Important Note: Before you start trading crypto, it’s important to find out how your broker processes a fill when there the market moves in favor of the clients. Are improvements passed back to the client or are clients simply filled at their requested rate? If you plan to day trade crypto this is extremely important to know.
Slippage Tolerance in Crypto
Popular exchanges like Pancakeswap give traders the ability to specify slippage tolerance for market orders. Slippage tolerance is a setting that allows you to set the percentage of your order’s transaction value you deem acceptable for potential slippage. If the price for crypto changes rapidly and moves above your set tolerance percentage, you won’t receive a fill.
This doesn’t mean that your fills will automatically get slipped by the set amount. It means that if the price of the coin deviations above the set slippage tolerance, you don’t want to get filled. This is very helpful in controlling your transaction costs when trading. It’s especially helpful for a fast-moving market like crypto.
How to Minimize and Eliminate Crypto Slippage
Apart from specifying your slippage tolerance, there are other ways in which you can minimize and eliminate crypto slippage.
- Use Limits Orders – Limit orders will only fill if the specified price level is hit. This means that you will never receive a fill worse than what you requested. This completely eliminates the potential for slippage, however, it doesn’t guarantee that you will actually receive a fill.
- Avoid Trading Fast Moving Markets – Certain cryptos and altcoins are filled with massive levels of volatility which are naturally prone to execution slippage. Avoiding trading will reduce your slippage in crypto trading.
- Avoid Trading Illiquid Instruments – Poor liquidity is another factor when it comes to slippage. Less developed crypto projects and altcoins will naturally have less liquidity and trading interest. Avoiding these will help you improve your trading fills.
- Trade Smaller Order Sizes – Larger orders are naturally prone to slippage. Breaking your orders down to smaller sizes is a way to ensure you get better fills.
As a trader, it’s important to keep these in mind when trading. Before you trade, you should consciously be having these factors in the back of your head as they can have an impact on your execution.
Trading slippage in crypto should be perceived as an avoidable expense. Let’s assume you want to buy Litecoin with the current market price of $100.50 per coin. You submit an order with your broker, but once you receive the fill, the trade has been filled higher at $101.00 per coin.
This example demonstrates $0.50 in negative slippage.
You bought higher and increased your cost basis by $0.50 per coin. If you had bought 100 Litecoin, this would equate to $50 in slippage. Compound this amount over the course of hundreds of trades and slippage can quickly amount to hundreds of thousands of dollars in costs.
As a trader, controlling your trading costs and expenses is an extremely important component of becoming more profitable. A way to avoid this is by using a limit order or specifying a low slippage tolerance with your broker.

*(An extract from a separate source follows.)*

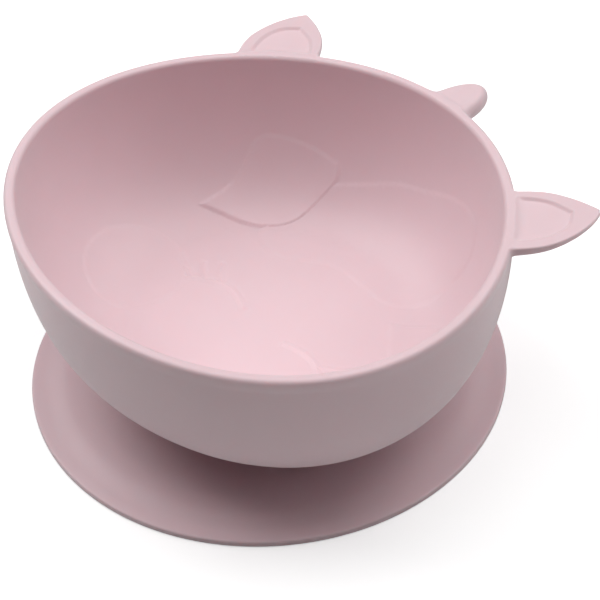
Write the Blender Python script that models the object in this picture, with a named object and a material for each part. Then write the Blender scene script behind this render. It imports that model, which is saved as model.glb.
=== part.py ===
"""Suction bowl for small children: a deep silicone bowl shaped as an animal head, on a wide suction foot.

Metres, +Z up. The foot rests on z = 0 and +Y points to the top of the head, where the horn is. The origin
is at the middle of the bounding box, so the axis of the bowl and the foot stands a little behind it.
"""

import math

import bmesh
import bpy
from mathutils import Vector

# Driving dimensions
HEIGHT = 0.0567              # table to the top of the lip
BOWL_RADIUS = 0.0628         # mean outer radius at the lip
WALL = 0.0030                # bowl wall, which is also the lip's width
FLOOR_UNDERSIDE = 0.0110     # height of the bowl's underside
FLOOR_THICKNESS = 0.0032
FLOOR_SHARE = 0.60           # flat floor radius over lip radius
DEPTH_POWER = 2.7            # how late the wall starts to round in
ROUNDING = 0.57              # how fully it rounds into the floor
CHEEK = -0.063               # second to fifth harmonics of the head's outline
MUZZLE = 0.023
CROWN = 0.007
TEMPLE = -0.0036
BOWL_SHIFT = 0.0005          # the bowl stands this much towards the horn from the foot
FOOT_RADIUS = 0.0620
EDGE_THICKNESS = 0.0018      # of the foot's edge
SEAL_HEIGHT = 0.0026         # of the sealing rim where the dome begins
SEAL_UNDERSIDE = 0.0008      # of the hollow there
SEAL_INNER_RADIUS = 0.0520   # where the flat sealing rim ends and the flexible dome begins
NECK_RADIUS = 0.0200
NECK_BOTTOM = 0.0083
NECK_FLARE = 0.0015
DOME_THICKNESS = 0.0020
HORN_REACH = 0.0730          # foot's axis to the tip of the horn
HORN_HALF_WIDTH = 0.0060
HORN_DEPTH = 0.0046          # top to bottom
EAR_THICKNESS = 0.0024
EAR_STEP = 0.0002            # the ear's top face lies this much under the lip's top
EAR_BORDER = 0.0034          # raised border round the inner ear
EAR_RECESS = 0.0006
GAP = 0.0003                 # between pieces that touch

# An ear in plan, measured from the foot's axis: (sideways, towards the horn)
EAR_INNER_ROOT = (0.0385, 0.0486)
EAR_INNER_BEND = (0.0457, 0.0566)
EAR_TIP = (0.0571, 0.0584)
EAR_OUTER_BEND = (0.0636, 0.0462)
EAR_OUTER_ROOT = (0.0544, 0.0330)

AXIS_Y = (FOOT_RADIUS - HORN_REACH) / 2   # puts the origin at the middle of the bounding box
SEGMENTS = 64

for old in list(bpy.data.objects):
    bpy.data.objects.remove(old)


def silicone():
    """Matt moulded silicone, pastel pink."""
    material = bpy.data.materials.new("pink_silicone")
    material.use_nodes = True
    shader = material.node_tree.nodes["Principled BSDF"]
    shader.inputs["Base Color"].default_value = (0.80, 0.58, 0.62, 1)
    shader.inputs["Roughness"].default_value = 0.55
    shader.inputs["Metallic"].default_value = 0.0
    return material


SILICONE = silicone()


def finish(name, shape, parent):
    """Turns a bmesh into a smooth-shaded object with its faces pointing out."""
    bmesh.ops.recalc_face_normals(shape, faces=shape.faces)
    mesh = bpy.data.meshes.new(name)
    shape.to_mesh(mesh)
    shape.free()
    mesh.shade_smooth()
    mesh.set_sharp_from_angle(angle=math.radians(40))
    mesh.materials.append(SILICONE)
    piece = bpy.data.objects.new(name, mesh)
    bpy.context.scene.collection.objects.link(piece)
    piece.parent = parent
    return piece


def mount_empty(name, location):
    """An empty that carries the pieces of one moving body."""
    empty = bpy.data.objects.new(name, None)
    bpy.context.scene.collection.objects.link(empty)
    empty.location = location
    return empty


def outline(angle):
    """Share of the mean radius at this angle from the horn: a head with wide cheeks and a flatter muzzle."""
    return (
        1
        + CHEEK * math.cos(2 * angle)
        + MUZZLE * math.cos(3 * angle)
        + CROWN * math.cos(4 * angle)
        + TEMPLE * math.cos(5 * angle)
    )


def wall_share(depth):
    """Share of the lip's radius at this share of the depth: steep sides that round into a flat floor."""
    return FLOOR_SHARE + (1 - FLOOR_SHARE) * (1 - depth**DEPTH_POWER) ** ROUNDING


def head_ring(radius, z, shift=0.0):
    """Points of one level of the bowl; shift moves the outline outwards."""
    points = []
    for i in range(SEGMENTS):
        angle = 2 * math.pi * i / SEGMENTS
        reach = radius * outline(angle) + shift
        points.append(Vector((reach * math.sin(angle), BOWL_SHIFT + reach * math.cos(angle), z)))
    return points


def round_ring(radius, z):
    """Points of one level of a turned shape."""
    turns = (2 * math.pi * i / SEGMENTS for i in range(SEGMENTS))
    return [Vector((radius * math.sin(a), radius * math.cos(a), z)) for a in turns]


def loft(rings, close=False):
    """Skins the rings in order. An open loft is capped at both ends; a closed one joins its ends to each other."""
    shape = bmesh.new()
    loops = [[shape.verts.new(point) for point in ring] for ring in rings]
    pairs = list(zip(loops, loops[1:]))
    if close:
        pairs.append((loops[-1], loops[0]))
    for lower, upper in pairs:
        for i in range(len(lower)):
            j = (i + 1) % len(lower)
            shape.faces.new((lower[i], lower[j], upper[j], upper[i]))
    if not close:
        shape.faces.new(reversed(loops[0]))
        shape.faces.new(loops[-1])
    return shape


# The foot stays on the table and the bowl slides down on it, so each has its own empty on the common axis.
foot = mount_empty("foot_axis", (0, AXIS_Y, 0))
bowl = mount_empty("bowl_axis", (0, AXIS_Y, 0))


def make_bowl_shell():
    """Open bowl with a rounded lip, a steep wall and a flat floor."""
    outer_steps = (1.0, 0.97, 0.92, 0.85, 0.75, 0.62, 0.46, 0.28, 0.12)
    lip_steps = 4
    lip = WALL / 2
    shoulder = HEIGHT - lip
    inner_floor = FLOOR_UNDERSIDE + FLOOR_THICKNESS
    rings = []
    for depth in outer_steps:
        z = shoulder - depth * (shoulder - FLOOR_UNDERSIDE)
        rings.append(head_ring(BOWL_RADIUS * wall_share(depth), z))
    for step in range(lip_steps + 1):
        turn = math.pi * step / lip_steps
        rings.append(head_ring(BOWL_RADIUS, shoulder + lip * math.sin(turn), lip * math.cos(turn) - lip))
    for depth in reversed(outer_steps):
        z = shoulder - depth * (shoulder - inner_floor)
        rings.append(head_ring(BOWL_RADIUS * wall_share(depth), z, -WALL))
    return finish("bowl_shell", loft(rings), bowl)


def bezier(start, bend, end, share):
    """Point of a quadratic curve in plan."""
    here = (1 - share) ** 2
    middle = 2 * share * (1 - share)
    there = share**2
    return Vector([here * a + middle * b + there * c for a, b, c in zip(start, bend, end)])


def plan_angle(point):
    """Angle from the horn, seen from the bowl's axis."""
    return math.atan2(point[0], point[1] - BOWL_SHIFT)


def on_wall(angle, clearance):
    """Point in plan outside the lip at this clearance."""
    reach = BOWL_RADIUS * outline(angle) + clearance
    return Vector((reach * math.sin(angle), BOWL_SHIFT + reach * math.cos(angle)))


def ear_outline(steps=10):
    """Plan of the right ear: along its inner edge to the tip, back along the outer edge, then along the wall."""
    points = [bezier(EAR_INNER_ROOT, EAR_INNER_BEND, EAR_TIP, i / steps) for i in range(1, steps + 1)]
    points += [bezier(EAR_TIP, EAR_OUTER_BEND, EAR_OUTER_ROOT, i / steps) for i in range(1, steps)]
    first = plan_angle(EAR_OUTER_ROOT)
    last = plan_angle(EAR_INNER_ROOT)
    root_steps = 6
    for i in range(root_steps + 1):
        points.append(on_wall(first + (last - first) * i / root_steps, GAP))
    return points


def inner_ear_outline(steps=8):
    """Plan of the recess: the two edges moved inwards by the border, open towards the bowl."""
    middle = (Vector(EAR_INNER_ROOT) + Vector(EAR_OUTER_ROOT)) / 2
    along = (Vector(EAR_TIP) - middle).normalized()
    across = Vector((along.y, -along.x))
    past_root = 0.006
    inner_root = Vector(EAR_INNER_ROOT) + EAR_BORDER * across - past_root * along
    inner_bend = Vector(EAR_INNER_BEND) + EAR_BORDER * across
    tip = Vector(EAR_TIP) - 1.7 * EAR_BORDER * along
    outer_bend = Vector(EAR_OUTER_BEND) - EAR_BORDER * across
    outer_root = Vector(EAR_OUTER_ROOT) - EAR_BORDER * across - past_root * along
    points = [bezier(inner_root, inner_bend, tip, i / steps) for i in range(steps + 1)]
    points += [bezier(tip, outer_bend, outer_root, i / steps) for i in range(1, steps + 1)]
    return points


def prism(points, low, high, side):
    """Upright prism over a plan outline; side -1 mirrors it to the left."""
    rings = [[Vector((side * p[0], p[1], z)) for p in points] for z in (low, high)]
    return loft(rings)


def make_ear(name, side):
    """Flat ear flush with the lip, with a shallow inner ear pressed into its top."""
    top = HEIGHT - EAR_STEP
    ear = finish(name, prism(ear_outline(), top - EAR_THICKNESS, top, side), bowl)
    cutter_shape = prism(inner_ear_outline(), top - EAR_RECESS, top + EAR_RECESS, side)
    cutter = finish(name + "_recess_cutter", cutter_shape, bowl)
    cutter.hide_render = True
    cutter.display_type = "WIRE"
    recess = ear.modifiers.new("inner_ear", "BOOLEAN")
    recess.operation = "DIFFERENCE"
    recess.object = cutter
    return ear


def squared(value, power):
    """Pushes a sine or cosine outwards, which squares up the circle that it draws."""
    return math.copysign(abs(value) ** power, value)


def make_horn():
    """Short blunt horn: a rounded finger, flush with the lip, that flares a little where it leaves the wall."""
    sections = 9
    sides = 20
    bluntness = 2.6
    squareness = 0.8
    root_flare = 0.35
    flare_length = 0.3
    middle_z = HEIGHT - EAR_STEP - HORN_DEPTH / 2
    root = on_wall(0.0, GAP).y
    rings = []
    for step in range(sections):
        share = 1 - (1 - step / sections) ** 2
        size = (1 - share**bluntness) ** 0.5
        flare = 1 + root_flare * max(0.0, 1 - share / flare_length) ** 2
        ring = []
        for i in range(sides):
            turn = 2 * math.pi * i / sides
            x = HORN_HALF_WIDTH * size * flare * squared(math.cos(turn), squareness)
            z = middle_z + HORN_DEPTH / 2 * size * squared(math.sin(turn), squareness)
            wall = on_wall(math.atan2(x, root), GAP).y
            ring.append(Vector((x, wall + (HORN_REACH - root) * share, z)))
        rings.append(ring)
    rings.append([Vector((0.2 * p.x, HORN_REACH, middle_z + 0.2 * (p.z - middle_z))) for p in rings[-1]])
    return finish("horn", loft(rings), bowl)


def make_neck():
    """Solid waisted neck that joins the bowl's floor to the top of the dome."""
    top = FLOOR_UNDERSIDE - GAP
    waist = (top + NECK_BOTTOM) / 2
    wide = NECK_RADIUS + NECK_FLARE
    rings = [round_ring(wide, NECK_BOTTOM), round_ring(NECK_RADIUS, waist), round_ring(wide, top)]
    return finish("neck", loft(rings), bowl)


def dome_height(radius):
    """Top of the dome at this radius: flat over the neck, then a hollow slope that runs out to the sealing rim."""
    crown = NECK_BOTTOM - GAP
    crown_radius = NECK_RADIUS + 2 * NECK_FLARE
    run = max(0.0, (radius - crown_radius) / (SEAL_INNER_RADIUS - crown_radius))
    return SEAL_HEIGHT + (crown - SEAL_HEIGHT) * (1 - run) ** 1.6


def make_suction_dome():
    """Thin flexible dome, hollow underneath, that flattens when the bowl is pressed down."""
    outside = SEAL_INNER_RADIUS - GAP
    under = (0.010, 0.023, 0.030, 0.037, 0.044)
    rings = [round_ring(radius, dome_height(radius) - DOME_THICKNESS) for radius in under]
    rings.append(round_ring(outside, SEAL_UNDERSIDE))
    rings.append(round_ring(outside, dome_height(outside)))
    rings += [round_ring(radius, dome_height(radius)) for radius in reversed(under)]
    return finish("suction_dome", loft(rings), foot)


def make_sealing_rim():
    """Edge of the foot: a flat ring underneath that seals on the table, and a flat band on top of the edge."""
    land_inner = 0.0560
    band_inner = 0.0590
    chamfer = 0.0005
    levels = (
        (SEAL_INNER_RADIUS, SEAL_UNDERSIDE),
        (land_inner, 0.0),
        (FOOT_RADIUS - chamfer, 0.0),
        (FOOT_RADIUS, chamfer),
        (FOOT_RADIUS, EDGE_THICKNESS - chamfer),
        (FOOT_RADIUS - chamfer, EDGE_THICKNESS),
        (band_inner, EDGE_THICKNESS),
        (SEAL_INNER_RADIUS, SEAL_HEIGHT),
    )
    return finish("sealing_rim", loft([round_ring(radius, z) for radius, z in levels], close=True), foot)


make_bowl_shell()
make_ear("ear_right", 1)
make_ear("ear_left", -1)
make_horn()
make_neck()
make_suction_dome()
make_sealing_rim()
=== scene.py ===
"""Suction bowl for small children, in soft pastel pink silicone.

The bowl is a unicorn's head seen from above: two ears and a stub of a horn stand out from the lip, and the
face is raised a little on the inside. It stands on a wide suction foot. Metres, +Z up, the horn towards +Y.
"""

import math

import bmesh
import bpy
import numpy as np
from mathutils import Matrix, Vector


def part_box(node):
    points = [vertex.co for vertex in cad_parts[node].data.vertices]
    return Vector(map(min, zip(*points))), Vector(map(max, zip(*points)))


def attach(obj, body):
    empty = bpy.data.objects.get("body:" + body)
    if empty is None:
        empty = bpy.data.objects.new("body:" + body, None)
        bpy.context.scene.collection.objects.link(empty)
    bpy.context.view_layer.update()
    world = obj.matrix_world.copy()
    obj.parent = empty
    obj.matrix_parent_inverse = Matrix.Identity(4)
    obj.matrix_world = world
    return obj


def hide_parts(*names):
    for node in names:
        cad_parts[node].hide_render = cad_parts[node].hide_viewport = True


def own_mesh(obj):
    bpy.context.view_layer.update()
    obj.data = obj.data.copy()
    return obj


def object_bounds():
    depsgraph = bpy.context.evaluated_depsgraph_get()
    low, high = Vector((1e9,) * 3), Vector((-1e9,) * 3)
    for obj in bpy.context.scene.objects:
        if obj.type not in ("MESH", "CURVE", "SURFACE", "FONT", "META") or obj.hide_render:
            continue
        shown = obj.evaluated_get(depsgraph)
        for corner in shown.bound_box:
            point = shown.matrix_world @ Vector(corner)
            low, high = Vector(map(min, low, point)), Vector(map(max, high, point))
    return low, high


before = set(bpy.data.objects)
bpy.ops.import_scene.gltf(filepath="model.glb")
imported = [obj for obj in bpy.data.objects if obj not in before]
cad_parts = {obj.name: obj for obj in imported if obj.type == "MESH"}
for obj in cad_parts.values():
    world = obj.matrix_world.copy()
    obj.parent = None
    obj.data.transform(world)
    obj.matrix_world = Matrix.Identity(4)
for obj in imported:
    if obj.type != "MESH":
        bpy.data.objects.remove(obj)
cad_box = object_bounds()

# ---------------------------------------------------------------------------------------------------------
# The camera: a long lens, from above the bowl's chin and to its left, tilted a little about its own axis.
# It looks at the table behind the bowl's far cheek, which puts the bowl in the middle of the picture.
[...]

Cryptocurrencies can be extremely volatile and traders should be fully aware of the long-term impacts of negative slippage. Understanding how slippage in crypto works will help you improve your trading and minimize your costs.
It’s important to become familiar with how your broker processes orders and what kind of slippage tolerance options they have. Knowing this information will help you trade at the most liquid times while controlling your costs and helping you make better trading decisions.